__WHAT TO PRODUCE__. In the records below, find each line with the word "this" and copy it.
*-*-*
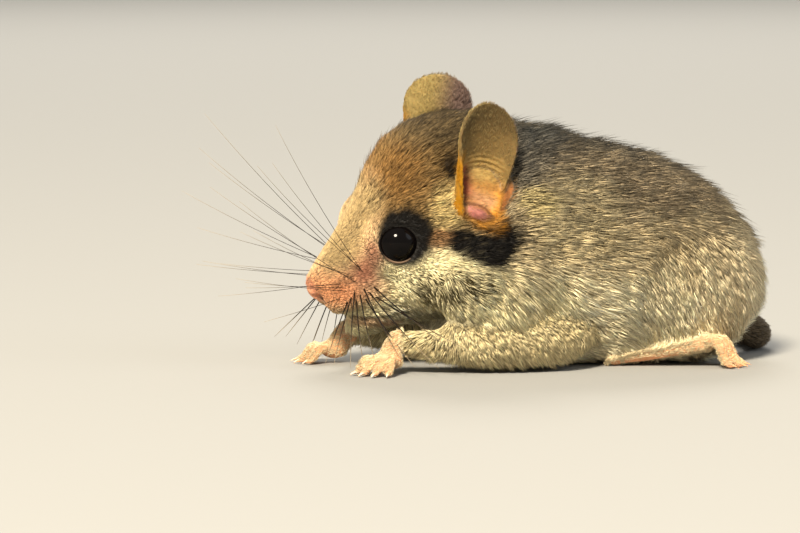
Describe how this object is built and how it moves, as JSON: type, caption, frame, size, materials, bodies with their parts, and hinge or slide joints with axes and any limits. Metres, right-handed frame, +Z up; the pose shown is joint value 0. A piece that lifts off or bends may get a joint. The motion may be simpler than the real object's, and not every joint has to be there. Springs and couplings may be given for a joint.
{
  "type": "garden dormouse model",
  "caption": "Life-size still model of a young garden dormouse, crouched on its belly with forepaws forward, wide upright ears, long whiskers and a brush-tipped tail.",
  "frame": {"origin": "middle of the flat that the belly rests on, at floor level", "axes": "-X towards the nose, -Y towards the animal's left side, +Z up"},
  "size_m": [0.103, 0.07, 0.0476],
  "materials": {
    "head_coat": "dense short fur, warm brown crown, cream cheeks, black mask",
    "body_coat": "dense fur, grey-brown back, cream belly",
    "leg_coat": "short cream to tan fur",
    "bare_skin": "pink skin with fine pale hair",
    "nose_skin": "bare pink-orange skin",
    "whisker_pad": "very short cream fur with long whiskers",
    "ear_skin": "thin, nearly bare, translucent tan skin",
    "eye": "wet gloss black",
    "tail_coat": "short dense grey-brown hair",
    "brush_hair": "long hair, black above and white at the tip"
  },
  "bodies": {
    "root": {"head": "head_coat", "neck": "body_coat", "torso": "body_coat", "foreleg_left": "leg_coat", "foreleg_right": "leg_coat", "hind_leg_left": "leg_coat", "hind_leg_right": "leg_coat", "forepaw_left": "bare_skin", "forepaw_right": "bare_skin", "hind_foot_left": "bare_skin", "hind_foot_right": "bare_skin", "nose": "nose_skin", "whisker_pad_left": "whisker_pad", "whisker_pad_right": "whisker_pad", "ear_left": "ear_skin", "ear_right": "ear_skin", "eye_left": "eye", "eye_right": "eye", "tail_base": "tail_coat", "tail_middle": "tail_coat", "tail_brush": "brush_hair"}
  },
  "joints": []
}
*-*-*
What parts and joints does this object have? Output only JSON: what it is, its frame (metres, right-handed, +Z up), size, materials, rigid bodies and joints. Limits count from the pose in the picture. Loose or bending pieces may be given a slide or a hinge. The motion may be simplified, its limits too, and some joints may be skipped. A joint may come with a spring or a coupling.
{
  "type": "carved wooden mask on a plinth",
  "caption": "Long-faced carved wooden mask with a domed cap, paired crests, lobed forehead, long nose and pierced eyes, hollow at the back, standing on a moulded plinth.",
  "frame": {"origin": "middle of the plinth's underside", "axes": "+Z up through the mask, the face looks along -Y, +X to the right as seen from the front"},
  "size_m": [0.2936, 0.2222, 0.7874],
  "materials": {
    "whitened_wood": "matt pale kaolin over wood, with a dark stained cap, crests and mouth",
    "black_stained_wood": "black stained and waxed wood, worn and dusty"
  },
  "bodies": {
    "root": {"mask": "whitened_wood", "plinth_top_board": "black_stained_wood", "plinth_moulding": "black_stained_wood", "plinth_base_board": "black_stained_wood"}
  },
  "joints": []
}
*-*-*
__CORRECT ANSWER__.
Describe how this object is built and how it moves, as JSON: type, caption, frame, size, materials, bodies with their parts, and hinge or slide joints with axes and any limits. Metres, right-handed frame, +Z up; the pose shown is joint value 0. A piece that lifts off or bends may get a joint. The motion may be simpler than the real object's, and not every joint has to be there. Springs and couplings may be given for a joint.
What parts and joints does this object have? Output only JSON: what it is, its frame (metres, right-handed, +Z up), size, materials, rigid bodies and joints. Limits count from the pose in the picture. Loose or bending pieces may be given a slide or a hinge. The motion may be simplified, its limits too, and some joints may be skipped. A joint may come with a spring or a coupling.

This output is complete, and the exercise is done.